Landasannya adalah kenyataan bahwa banyak penelitian dibuat dengan “tidak jujur” atau tidak eksplisit menyebutkan keberpihakan si penulis. Penelitian yang demikian bersikap seakan-akan objektif, tetapi ketika diamati, ternyata mengandung subjektivitas.

“Kenapa enggak jujur sejak awal? Obyektivitas itu kalau Anda jujur mengatakan dari awal. Obyektivitas terletak pada fairness, kejujuran. Jadi, kalau orang melihat bias, orang akan maklum karena sejak awal yang menulis sudah mengaku,” papar Hairus.

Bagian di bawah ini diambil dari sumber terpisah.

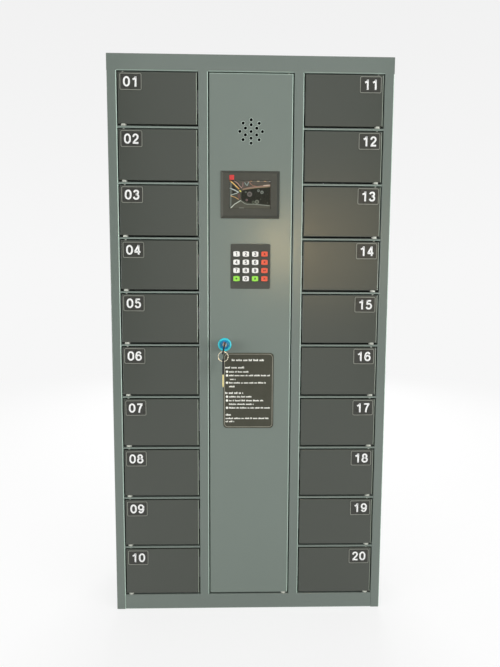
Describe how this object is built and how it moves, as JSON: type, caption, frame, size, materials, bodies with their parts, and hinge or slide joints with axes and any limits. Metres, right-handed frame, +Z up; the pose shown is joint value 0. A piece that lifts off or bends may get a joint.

Keberpihakan tersebut diakui Sobary. “Buku ini tidak hanya berisi ilmu, juga berisi komitmen sosial, tindakan memihak, yang tidak usah dikatakan, sudah tampak sangat jelas.”

Hairus menambahkan, manakala peneliti menyatakan netral, itu artinya ia tidak mendudukkan dirinya sebagai bagian dari dunia sosial. “Kalau tidak berpihak, jangan-jangan kita sedang mendukung struktur yang kita sendiri tidak suka,” terang Hairus.